Gaussian process regression with log-linear scaling for common non-stationary kernels
P. Michael Kielstra, Michael Lindsey
TL;DR
The paper develops a fast, kernel-matrix-vector multiplication framework for Gaussian process regression with non-stationary kernels in low dimensions, extending the equispaced Fourier GP approach to spatially varying scales via the Schoenberg representation. By decomposing the kernel into a sum of Gaussian convolutions and employing Chebyshev interpolation in σ together with NUFFT-based Fourier discretization, it achieves near-linear matvec cost in N with controllable exponential convergence in tunable parameters. The authors provide a rigorous error analysis, showing overall error ||𝒦−˜𝒦|| decays as a combination of discretization and interpolation errors, and demonstrate the approach with numerical experiments that exhibit favorable scaling against state-of-the-art rank-structured methods.
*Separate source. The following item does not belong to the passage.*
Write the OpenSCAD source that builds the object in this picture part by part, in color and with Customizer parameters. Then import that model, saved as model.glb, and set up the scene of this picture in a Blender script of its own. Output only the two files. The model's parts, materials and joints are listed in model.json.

The method enables efficient CG-based solves for GPR with non-stationary Matérn kernels and delivers practical improvements in scalability for multi-dimensional problems, potentially benefiting applications requiring flexible, non-stationary kernel design.
Abstract
We introduce a fast algorithm for Gaussian process regression in low dimensions, applicable to a widely-used family of non-stationary kernels. The non-stationarity of these kernels is induced by arbitrary spatially-varying vertical and horizontal scales. In particular, any stationary kernel can be accommodated as a special case, and we focus especially on the generalization of the standard Matérn kernel. Our subroutine for kernel matrix-vector multiplications scales almost optimally as $O(N\log N)$, where $N$ is the number of regression points. Like the recently developed equispaced Fourier Gaussian process (EFGP) methodology, which is applicable only to stationary kernels, our approach exploits non-uniform fast Fourier transforms (NUFFTs). We offer a complete analysis controlling the approximation error of our method, and we validate the method's practical performance with numerical experiments. In particular we demonstrate improved scalability compared to to state-of-the-art rank-structured approaches in spatial dimension $d>1$.